- **Your task**
Go through the listing and pick out each line with the word "lifts" in it.

— begin Task material —

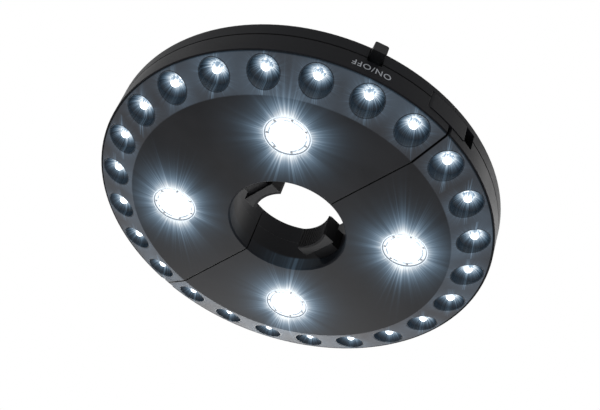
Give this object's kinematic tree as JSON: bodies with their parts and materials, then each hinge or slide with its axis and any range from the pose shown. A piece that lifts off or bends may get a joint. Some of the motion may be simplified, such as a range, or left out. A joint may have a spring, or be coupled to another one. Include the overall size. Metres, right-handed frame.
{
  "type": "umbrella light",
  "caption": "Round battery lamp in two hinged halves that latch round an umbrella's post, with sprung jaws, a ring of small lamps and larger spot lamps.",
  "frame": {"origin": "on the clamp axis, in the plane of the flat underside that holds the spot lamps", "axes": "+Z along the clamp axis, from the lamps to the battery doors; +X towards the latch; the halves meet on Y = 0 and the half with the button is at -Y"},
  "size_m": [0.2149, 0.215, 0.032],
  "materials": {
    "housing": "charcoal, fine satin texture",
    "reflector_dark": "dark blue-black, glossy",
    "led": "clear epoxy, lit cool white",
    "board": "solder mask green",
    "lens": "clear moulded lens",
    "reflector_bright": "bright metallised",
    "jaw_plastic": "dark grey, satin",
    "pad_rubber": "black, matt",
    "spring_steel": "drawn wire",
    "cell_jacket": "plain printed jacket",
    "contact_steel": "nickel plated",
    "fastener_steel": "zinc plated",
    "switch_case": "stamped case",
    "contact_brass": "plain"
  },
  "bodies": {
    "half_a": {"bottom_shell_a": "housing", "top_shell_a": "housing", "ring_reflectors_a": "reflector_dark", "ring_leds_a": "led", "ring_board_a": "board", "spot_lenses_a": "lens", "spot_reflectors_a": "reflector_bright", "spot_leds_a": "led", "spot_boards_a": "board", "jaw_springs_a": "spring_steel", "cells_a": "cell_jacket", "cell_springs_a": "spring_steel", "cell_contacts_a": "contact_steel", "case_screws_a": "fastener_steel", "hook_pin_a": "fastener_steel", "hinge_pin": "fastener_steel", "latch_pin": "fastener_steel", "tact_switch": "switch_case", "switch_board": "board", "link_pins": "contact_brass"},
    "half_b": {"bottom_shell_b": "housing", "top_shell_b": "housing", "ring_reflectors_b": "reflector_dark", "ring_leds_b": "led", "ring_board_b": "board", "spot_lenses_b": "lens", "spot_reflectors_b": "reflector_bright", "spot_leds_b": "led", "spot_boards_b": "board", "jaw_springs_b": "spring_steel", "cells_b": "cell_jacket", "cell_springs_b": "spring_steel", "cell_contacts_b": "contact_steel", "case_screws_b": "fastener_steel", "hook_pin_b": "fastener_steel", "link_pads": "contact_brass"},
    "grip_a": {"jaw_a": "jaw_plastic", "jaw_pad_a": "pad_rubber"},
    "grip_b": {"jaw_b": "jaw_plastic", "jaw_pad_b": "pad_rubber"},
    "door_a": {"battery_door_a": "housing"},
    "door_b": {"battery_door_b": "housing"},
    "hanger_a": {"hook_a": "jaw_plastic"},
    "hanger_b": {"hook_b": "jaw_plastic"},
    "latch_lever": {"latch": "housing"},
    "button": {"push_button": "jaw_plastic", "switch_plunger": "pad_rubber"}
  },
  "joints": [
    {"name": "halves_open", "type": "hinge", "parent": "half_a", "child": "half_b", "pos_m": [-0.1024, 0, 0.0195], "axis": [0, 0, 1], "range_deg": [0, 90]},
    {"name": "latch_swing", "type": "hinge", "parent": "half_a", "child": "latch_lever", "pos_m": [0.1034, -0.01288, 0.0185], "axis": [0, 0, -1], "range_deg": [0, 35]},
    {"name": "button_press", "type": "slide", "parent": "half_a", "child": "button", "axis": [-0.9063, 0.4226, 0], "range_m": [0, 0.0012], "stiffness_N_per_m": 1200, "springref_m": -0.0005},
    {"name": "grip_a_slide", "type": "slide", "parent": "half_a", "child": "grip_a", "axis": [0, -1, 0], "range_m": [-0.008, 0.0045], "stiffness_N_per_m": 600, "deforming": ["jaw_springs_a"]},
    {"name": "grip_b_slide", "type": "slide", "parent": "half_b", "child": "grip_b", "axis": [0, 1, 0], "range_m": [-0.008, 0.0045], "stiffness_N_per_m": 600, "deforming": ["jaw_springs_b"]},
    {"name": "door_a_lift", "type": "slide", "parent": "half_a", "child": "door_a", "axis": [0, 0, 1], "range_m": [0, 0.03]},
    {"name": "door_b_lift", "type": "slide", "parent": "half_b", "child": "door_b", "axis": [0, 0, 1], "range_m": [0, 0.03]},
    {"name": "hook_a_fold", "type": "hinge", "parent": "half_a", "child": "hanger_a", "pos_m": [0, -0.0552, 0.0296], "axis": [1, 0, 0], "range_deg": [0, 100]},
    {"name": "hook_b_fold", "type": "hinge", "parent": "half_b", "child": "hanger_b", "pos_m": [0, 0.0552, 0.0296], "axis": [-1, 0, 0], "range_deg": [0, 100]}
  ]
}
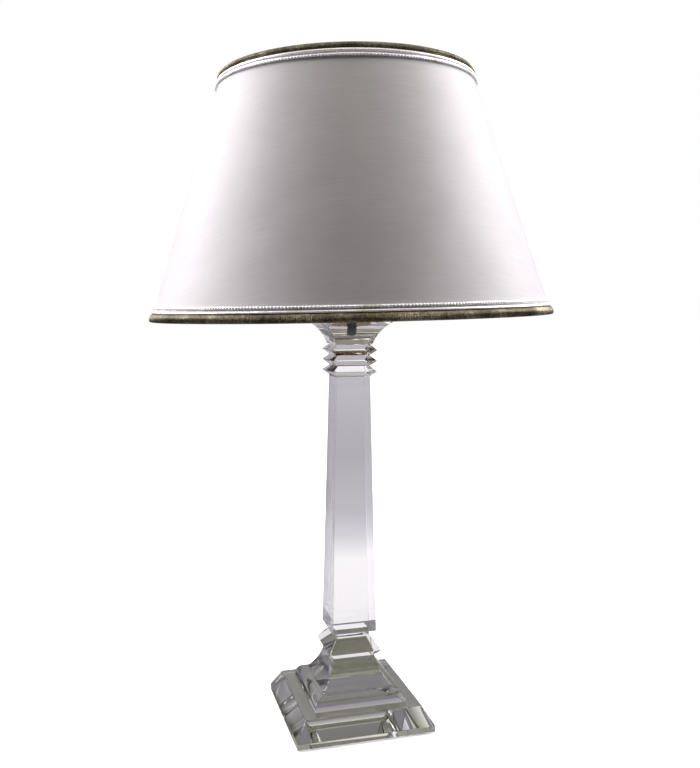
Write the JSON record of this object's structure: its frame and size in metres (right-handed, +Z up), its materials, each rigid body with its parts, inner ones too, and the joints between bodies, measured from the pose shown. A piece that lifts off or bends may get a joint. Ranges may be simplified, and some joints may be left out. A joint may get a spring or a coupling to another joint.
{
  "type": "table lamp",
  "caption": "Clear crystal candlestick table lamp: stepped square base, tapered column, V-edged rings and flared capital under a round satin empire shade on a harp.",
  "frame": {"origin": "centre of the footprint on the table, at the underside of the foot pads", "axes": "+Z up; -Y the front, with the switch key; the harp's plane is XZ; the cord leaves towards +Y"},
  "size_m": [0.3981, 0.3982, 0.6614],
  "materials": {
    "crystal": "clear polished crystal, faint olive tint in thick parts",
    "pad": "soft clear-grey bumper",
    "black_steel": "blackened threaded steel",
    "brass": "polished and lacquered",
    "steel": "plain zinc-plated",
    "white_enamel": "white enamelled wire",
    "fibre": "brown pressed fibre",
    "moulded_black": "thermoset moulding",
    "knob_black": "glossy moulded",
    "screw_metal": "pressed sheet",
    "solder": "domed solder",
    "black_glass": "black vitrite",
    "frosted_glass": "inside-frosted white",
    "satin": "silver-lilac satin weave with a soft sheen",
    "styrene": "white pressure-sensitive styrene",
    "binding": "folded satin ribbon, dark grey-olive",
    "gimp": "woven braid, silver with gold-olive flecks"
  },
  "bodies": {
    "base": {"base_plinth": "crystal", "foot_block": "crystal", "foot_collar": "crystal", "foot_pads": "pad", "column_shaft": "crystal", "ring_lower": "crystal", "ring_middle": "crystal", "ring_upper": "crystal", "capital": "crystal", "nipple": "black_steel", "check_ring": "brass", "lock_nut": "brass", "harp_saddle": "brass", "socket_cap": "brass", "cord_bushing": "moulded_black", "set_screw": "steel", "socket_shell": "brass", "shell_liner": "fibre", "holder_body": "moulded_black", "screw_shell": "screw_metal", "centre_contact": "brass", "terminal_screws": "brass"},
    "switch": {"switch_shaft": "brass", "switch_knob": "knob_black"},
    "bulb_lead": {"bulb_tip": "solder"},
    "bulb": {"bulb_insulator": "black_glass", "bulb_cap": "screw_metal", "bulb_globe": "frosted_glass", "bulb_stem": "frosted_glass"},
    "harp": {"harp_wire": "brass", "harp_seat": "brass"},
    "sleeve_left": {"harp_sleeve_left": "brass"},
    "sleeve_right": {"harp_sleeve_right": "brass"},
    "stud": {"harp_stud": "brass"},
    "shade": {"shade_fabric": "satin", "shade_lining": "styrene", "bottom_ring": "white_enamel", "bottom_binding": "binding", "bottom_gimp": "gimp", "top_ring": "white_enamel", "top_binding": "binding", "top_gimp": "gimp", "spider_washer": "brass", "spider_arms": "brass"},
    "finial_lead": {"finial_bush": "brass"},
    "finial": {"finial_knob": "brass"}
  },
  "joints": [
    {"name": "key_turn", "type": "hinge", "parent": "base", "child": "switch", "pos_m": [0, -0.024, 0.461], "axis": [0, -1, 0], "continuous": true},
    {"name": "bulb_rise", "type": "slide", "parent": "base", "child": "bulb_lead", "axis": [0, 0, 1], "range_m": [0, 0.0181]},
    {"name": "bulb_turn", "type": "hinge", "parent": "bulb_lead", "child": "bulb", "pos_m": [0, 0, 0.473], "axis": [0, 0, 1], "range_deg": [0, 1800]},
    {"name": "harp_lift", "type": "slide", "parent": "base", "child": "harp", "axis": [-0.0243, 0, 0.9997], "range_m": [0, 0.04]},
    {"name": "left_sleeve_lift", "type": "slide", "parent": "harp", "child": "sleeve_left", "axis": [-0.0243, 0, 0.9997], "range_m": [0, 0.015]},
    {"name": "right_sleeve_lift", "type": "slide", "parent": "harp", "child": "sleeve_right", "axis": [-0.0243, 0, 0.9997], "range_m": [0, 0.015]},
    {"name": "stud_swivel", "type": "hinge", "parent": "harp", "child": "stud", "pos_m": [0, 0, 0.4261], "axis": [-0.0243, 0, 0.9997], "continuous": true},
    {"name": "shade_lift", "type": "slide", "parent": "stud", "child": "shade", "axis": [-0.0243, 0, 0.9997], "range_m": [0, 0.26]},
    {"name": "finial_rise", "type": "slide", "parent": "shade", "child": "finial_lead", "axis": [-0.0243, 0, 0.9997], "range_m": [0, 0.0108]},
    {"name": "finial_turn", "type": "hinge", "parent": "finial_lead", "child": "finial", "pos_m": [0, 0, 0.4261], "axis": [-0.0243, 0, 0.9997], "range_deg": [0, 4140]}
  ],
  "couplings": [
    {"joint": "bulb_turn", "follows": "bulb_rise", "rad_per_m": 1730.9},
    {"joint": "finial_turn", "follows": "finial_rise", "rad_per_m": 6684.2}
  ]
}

— end Task material —

- **Exercise answer**
Give this object's kinematic tree as JSON: bodies with their parts and materials, then each hinge or slide with its axis and any range from the pose shown. A piece that lifts off or bends may get a joint. Some of the motion may be simplified, such as a range, or left out. A joint may have a spring, or be coupled to another one. Include the overall size. Metres, right-handed frame.
Write the JSON record of this object's structure: its frame and size in metres (right-handed, +Z up), its materials, each rigid body with its parts, inner ones too, and the joints between bodies, measured from the pose shown. A piece that lifts off or bends may get a joint. Ranges may be simplified, and some joints may be left out. A joint may get a spring or a coupling to another joint.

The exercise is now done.